Je n'ai pas passé une très bonne journée, pour plein de raisons. Le boulot, le froid, la neige, mon corps fatigué et douloureux. Ma culpabilité d'avoir oublié de donner son goûter à ma fille pour l'étude, de rentrer tard et d'obliger mes enfants à rester plus de 10h à l'école aujourd'hui.

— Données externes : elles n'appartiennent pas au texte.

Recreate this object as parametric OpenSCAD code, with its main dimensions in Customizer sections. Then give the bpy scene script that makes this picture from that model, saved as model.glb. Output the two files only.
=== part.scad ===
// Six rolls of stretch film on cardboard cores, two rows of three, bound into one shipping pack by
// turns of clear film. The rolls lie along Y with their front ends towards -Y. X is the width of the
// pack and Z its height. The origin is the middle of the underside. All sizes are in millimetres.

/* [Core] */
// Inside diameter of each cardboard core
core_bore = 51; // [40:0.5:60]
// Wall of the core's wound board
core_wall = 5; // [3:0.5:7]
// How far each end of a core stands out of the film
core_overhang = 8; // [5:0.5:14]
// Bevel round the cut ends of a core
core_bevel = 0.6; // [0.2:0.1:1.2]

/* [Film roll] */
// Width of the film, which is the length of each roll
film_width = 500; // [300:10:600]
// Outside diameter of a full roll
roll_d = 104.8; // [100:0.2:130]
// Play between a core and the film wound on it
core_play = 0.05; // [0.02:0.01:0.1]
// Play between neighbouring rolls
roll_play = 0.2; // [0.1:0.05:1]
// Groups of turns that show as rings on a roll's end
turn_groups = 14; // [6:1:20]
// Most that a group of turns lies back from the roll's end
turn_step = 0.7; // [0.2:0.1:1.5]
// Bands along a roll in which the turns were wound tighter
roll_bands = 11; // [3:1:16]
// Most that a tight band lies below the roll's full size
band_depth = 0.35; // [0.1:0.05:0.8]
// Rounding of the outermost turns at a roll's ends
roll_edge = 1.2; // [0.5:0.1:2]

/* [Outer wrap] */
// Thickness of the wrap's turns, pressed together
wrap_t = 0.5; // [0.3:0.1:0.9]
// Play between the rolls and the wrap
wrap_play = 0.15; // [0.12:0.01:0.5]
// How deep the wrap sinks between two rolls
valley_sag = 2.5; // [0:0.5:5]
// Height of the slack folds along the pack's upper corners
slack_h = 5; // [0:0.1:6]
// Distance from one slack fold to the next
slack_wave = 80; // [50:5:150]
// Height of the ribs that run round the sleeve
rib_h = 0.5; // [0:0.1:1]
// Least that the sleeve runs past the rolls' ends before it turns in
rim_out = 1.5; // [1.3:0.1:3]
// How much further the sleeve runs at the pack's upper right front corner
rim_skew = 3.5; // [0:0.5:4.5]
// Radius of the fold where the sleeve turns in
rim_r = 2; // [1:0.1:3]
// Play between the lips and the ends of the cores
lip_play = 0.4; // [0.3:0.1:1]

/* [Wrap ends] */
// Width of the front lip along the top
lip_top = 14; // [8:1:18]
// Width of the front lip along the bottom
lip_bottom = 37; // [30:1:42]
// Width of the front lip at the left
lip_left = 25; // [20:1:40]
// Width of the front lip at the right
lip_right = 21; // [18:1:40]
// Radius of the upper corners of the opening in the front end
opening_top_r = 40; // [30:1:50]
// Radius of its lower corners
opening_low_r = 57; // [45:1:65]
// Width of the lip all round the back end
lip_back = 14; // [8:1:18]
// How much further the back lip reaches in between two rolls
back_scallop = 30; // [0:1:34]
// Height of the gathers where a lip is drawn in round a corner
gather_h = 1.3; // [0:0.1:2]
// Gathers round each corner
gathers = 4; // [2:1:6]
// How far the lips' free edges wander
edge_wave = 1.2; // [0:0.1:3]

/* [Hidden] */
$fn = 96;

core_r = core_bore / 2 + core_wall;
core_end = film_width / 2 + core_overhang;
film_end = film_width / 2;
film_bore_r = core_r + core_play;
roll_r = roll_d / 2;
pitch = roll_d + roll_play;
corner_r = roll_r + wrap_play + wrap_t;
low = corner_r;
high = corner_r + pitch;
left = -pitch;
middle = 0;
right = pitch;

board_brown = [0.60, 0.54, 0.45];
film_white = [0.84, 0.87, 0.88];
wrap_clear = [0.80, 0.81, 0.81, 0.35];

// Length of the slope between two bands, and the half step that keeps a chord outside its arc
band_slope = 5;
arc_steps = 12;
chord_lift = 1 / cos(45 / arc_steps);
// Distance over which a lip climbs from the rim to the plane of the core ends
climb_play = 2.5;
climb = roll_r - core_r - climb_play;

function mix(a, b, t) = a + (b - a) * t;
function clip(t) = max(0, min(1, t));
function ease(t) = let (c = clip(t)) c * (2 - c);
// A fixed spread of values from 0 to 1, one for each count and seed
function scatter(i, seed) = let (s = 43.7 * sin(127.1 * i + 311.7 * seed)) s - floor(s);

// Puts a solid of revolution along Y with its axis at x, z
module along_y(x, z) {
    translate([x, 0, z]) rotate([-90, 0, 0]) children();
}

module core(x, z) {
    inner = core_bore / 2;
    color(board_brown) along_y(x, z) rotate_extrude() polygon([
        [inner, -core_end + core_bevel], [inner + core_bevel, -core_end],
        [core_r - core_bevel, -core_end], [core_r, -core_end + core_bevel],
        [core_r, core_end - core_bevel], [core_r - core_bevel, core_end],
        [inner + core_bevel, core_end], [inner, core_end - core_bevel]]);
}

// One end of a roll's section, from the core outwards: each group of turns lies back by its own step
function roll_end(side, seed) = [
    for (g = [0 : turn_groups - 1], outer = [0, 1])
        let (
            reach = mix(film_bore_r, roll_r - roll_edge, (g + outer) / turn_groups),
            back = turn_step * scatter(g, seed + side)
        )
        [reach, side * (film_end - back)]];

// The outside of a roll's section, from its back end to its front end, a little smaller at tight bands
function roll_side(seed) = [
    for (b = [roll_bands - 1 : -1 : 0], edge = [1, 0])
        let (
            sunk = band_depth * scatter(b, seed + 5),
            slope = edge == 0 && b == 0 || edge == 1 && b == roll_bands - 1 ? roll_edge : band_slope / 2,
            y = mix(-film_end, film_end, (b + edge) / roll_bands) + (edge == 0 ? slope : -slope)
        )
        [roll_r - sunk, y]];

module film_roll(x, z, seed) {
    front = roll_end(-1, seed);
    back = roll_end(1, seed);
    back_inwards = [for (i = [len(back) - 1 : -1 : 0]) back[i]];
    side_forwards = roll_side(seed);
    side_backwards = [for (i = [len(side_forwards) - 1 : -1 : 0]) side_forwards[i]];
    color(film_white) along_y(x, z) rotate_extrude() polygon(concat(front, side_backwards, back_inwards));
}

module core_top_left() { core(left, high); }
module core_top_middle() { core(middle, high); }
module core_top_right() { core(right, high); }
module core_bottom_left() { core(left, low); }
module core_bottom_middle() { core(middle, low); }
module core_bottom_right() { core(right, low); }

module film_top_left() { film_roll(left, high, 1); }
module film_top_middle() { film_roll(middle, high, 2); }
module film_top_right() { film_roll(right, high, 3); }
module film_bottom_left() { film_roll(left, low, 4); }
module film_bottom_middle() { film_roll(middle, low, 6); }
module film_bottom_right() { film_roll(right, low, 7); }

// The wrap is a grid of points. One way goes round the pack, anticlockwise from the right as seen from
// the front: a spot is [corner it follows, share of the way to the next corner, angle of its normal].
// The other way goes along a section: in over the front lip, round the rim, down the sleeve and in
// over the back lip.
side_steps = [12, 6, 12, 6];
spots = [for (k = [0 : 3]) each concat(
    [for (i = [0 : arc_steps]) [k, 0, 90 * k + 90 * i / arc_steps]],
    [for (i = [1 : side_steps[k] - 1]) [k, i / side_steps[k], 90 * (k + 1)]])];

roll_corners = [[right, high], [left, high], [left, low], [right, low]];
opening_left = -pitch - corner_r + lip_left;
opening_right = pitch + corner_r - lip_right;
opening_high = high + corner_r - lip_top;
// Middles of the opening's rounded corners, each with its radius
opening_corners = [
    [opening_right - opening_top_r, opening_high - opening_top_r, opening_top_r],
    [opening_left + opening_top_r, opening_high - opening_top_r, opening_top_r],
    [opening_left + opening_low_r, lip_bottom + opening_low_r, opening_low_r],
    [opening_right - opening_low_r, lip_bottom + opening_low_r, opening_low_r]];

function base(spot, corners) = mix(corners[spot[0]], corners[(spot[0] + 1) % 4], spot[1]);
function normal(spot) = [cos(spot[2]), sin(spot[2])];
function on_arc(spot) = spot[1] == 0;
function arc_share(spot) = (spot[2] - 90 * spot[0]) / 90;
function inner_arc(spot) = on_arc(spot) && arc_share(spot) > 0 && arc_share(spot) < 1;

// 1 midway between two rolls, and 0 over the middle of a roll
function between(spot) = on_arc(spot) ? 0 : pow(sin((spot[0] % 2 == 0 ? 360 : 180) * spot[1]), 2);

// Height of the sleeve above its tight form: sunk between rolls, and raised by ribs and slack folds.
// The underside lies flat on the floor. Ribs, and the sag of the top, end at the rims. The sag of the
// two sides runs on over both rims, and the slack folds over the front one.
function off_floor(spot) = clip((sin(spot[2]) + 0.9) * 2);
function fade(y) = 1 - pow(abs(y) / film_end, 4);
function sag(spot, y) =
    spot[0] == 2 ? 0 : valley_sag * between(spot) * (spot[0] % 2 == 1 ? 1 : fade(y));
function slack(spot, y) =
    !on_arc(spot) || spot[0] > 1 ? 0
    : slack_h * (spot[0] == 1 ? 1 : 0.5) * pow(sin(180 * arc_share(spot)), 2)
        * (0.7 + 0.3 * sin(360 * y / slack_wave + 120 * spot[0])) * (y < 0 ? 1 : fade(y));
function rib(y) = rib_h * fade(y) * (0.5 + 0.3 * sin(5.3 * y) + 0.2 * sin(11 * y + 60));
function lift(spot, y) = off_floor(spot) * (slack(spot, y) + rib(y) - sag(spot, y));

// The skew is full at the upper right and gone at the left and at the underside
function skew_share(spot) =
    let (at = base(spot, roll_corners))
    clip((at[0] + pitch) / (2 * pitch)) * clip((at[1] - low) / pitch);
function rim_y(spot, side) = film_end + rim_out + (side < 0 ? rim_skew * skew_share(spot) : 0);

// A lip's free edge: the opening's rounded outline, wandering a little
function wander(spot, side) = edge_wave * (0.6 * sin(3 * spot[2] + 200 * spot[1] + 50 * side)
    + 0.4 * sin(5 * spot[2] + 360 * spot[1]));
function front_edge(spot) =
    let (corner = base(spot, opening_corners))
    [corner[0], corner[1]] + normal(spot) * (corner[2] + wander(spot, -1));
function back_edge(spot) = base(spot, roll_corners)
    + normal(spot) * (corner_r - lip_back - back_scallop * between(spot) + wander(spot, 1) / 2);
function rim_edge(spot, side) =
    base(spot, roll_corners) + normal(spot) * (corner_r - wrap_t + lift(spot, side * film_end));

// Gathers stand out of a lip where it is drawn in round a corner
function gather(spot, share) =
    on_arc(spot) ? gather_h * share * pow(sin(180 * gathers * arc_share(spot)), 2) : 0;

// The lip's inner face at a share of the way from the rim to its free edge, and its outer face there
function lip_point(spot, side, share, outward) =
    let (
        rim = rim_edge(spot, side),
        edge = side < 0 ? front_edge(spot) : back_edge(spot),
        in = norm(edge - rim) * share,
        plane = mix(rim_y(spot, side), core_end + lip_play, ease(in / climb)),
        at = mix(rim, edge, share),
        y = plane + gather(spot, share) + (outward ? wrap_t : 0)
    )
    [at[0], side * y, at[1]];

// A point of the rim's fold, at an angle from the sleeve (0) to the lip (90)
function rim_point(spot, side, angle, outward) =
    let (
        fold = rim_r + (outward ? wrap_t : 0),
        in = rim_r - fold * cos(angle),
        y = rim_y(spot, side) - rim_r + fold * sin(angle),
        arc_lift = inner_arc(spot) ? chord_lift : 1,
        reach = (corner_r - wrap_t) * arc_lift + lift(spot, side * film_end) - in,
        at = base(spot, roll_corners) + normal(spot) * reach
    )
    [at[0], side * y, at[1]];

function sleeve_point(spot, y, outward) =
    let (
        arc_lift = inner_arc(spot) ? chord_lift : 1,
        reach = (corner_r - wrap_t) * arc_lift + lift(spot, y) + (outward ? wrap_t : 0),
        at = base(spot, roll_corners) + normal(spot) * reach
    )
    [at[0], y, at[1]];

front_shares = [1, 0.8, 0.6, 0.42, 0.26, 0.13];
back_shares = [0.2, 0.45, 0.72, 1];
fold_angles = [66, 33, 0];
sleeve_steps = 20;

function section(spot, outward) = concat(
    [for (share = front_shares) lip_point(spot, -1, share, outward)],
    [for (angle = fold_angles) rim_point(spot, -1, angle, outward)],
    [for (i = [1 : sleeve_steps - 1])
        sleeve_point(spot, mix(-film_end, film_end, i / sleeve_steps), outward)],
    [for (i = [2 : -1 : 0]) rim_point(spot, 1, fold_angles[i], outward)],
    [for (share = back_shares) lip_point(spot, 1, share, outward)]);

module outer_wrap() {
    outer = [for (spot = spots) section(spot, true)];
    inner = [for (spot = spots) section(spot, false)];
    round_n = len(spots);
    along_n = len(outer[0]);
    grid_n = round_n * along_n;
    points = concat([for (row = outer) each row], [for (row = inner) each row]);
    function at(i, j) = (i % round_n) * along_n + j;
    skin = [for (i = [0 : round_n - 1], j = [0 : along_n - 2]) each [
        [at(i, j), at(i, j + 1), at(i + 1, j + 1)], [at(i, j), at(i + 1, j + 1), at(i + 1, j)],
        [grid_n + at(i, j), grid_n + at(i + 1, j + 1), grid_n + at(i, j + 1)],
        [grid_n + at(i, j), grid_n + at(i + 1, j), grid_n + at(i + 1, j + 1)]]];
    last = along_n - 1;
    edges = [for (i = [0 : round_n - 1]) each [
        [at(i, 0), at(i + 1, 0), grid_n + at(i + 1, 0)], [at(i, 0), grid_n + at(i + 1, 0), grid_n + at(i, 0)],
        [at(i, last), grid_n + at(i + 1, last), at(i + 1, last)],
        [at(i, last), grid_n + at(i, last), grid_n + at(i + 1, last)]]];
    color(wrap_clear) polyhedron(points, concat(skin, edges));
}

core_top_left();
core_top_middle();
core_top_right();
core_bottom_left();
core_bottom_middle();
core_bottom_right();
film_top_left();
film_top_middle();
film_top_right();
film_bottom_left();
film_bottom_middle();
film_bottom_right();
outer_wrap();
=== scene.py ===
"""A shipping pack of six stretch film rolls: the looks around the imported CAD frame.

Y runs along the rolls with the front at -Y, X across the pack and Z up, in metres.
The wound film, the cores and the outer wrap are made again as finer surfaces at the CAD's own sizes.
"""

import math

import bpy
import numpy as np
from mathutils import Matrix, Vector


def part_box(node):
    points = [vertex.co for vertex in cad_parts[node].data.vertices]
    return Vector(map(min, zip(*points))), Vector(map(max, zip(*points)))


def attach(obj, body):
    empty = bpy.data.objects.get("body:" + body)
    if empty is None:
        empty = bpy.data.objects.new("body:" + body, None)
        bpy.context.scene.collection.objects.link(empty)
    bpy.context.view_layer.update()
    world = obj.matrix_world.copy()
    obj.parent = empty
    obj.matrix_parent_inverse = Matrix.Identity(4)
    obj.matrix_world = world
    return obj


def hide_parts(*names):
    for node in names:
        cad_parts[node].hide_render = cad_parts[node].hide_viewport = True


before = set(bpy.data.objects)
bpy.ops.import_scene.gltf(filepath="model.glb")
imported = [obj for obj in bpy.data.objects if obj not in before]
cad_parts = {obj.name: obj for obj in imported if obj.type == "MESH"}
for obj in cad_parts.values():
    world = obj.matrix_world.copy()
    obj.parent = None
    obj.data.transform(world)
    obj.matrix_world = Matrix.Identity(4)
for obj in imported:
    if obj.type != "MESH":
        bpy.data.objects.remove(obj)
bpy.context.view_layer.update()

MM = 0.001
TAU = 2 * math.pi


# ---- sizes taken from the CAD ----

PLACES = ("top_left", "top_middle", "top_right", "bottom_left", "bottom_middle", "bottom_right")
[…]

Le truc qui m'a le plus affectée, je crois, est un mail de mon père. Il avait prévu il y a quelques mois d'organiser une exposition rétrospective des œuvres de ma mère, pour célébrer ses 70 ans. Ça devait se passer dans un très beau lieu, une chapelle dans le Vercors. Il m'a écrit aujourd'hui qu'ils avaient décidé d'annuler, parce que l'organisation était en train de devenir un sujet massif d'angoisse pour eux deux, parce qu'ils vieillissent, qu'ils ont des problèmes de santé, chacun au moins une opération à venir dans les mois prochains, sans en connaître encore la date, etc. Je comprends très bien qu'ils renoncent, mais ça m'a fichu un coup au moral.

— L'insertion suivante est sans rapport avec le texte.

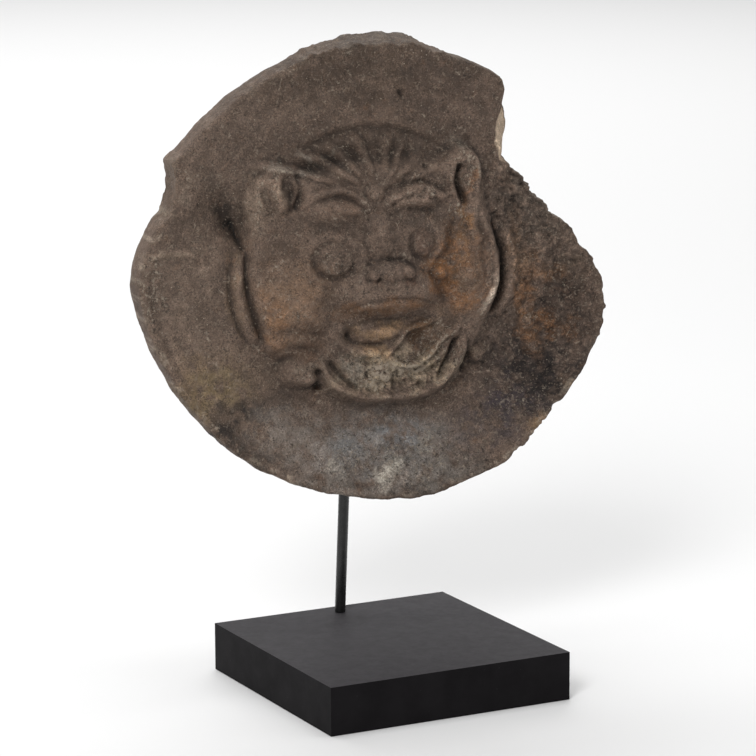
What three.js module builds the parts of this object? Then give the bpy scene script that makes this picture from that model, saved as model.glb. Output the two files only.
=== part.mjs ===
// Broken roof end tile with a beast mask, held on a display stand.
// Millimetres, +Z up. The origin is the centre of the base block's underside,
// and the base block's front faces -Y.
import * as THREE from 'three';

// ---------- driving dimensions ----------
const BASE_SIDE = 120;
const BASE_HEIGHT = 22;
const ROD_DIAMETER = 5;
const ROD_FROM_BACK_EDGE = 10;
const ROD_LEAN = 2.25;            // degrees, towards the tile's right
const ROD_LENGTH = 158;
const TOUCH_GAP = 0.3;            // left between pieces that touch
const TILE_THICKNESS = 15;
const TILE_TURN = 12;             // degrees, the tile's turn about the upright
const TILE_CENTRE_HEIGHT = 187.8;
const TILE_CENTRE_SIDE = 9.5;     // from the rod's foot, along the tile
const EDGE_ROUND = 2.2;           // rounding of the tile's front and back edges
const MASK_RADIUS = 70;           // the finely divided middle of the tile
const DISH_DEPTH = 2.4;           // the rim stands this far above the flange's foot
const DISH_WIDTH = 38;
const DETAIL_OVERHANG = 12;       // no relief lies further out than this past the mask

// ---------- fineness of the tile's mesh ----------
const SECTORS = 126;
const MASK_RINGS = 26;
const FLANGE_RINGS = 4;
const BACK_RINGS = 3;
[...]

C'était un beau projet, cette expo, et ça me faisait envie. D'aider ma mère à choisir dans la multitude de ce qu'elle a créé depuis 40 ans. D'aller aider à l'accrochage. De voir la famille et les amis réunis autour d'elle et de tout ce qu'elle a fait de beau. Et leur vieillissement m'entame aussi beaucoup ces derniers jours. Le rétrécissement de la vie. La perte d'autonomie et de liberté. Pas juste physique, mais mentale. Mes parents ont passé toute leur vie de couple à se lancer ensemble dans des projets un peu fous, un peu démesurés, toujours un peu hors des clous, pour faire du beau, pour penser des choses, pour fabriquer du vivant. Je crois que sous cette forme-là, c'est terminé. Il en restera d'autres, moins ambitieuses, et pas moins intéressantes. Mais ils font, il me semble, en accéléré, le deuil de plein de choses qui étaient eux, et je me retrouve à le faire avec eux. Un peu à l'arrière plan, parce que ce n'est pas de moi qu'il s'agit, mais douloureusement, quand même, parce c'est une part importante et constitutive de mon histoire.

Il y a eu une tentative, une tension pour faire, organiser, créer du beau, encore une fois.
Et il faut reculer.
C'est la vie. Et c'est un peu nul, sur ce coup-là.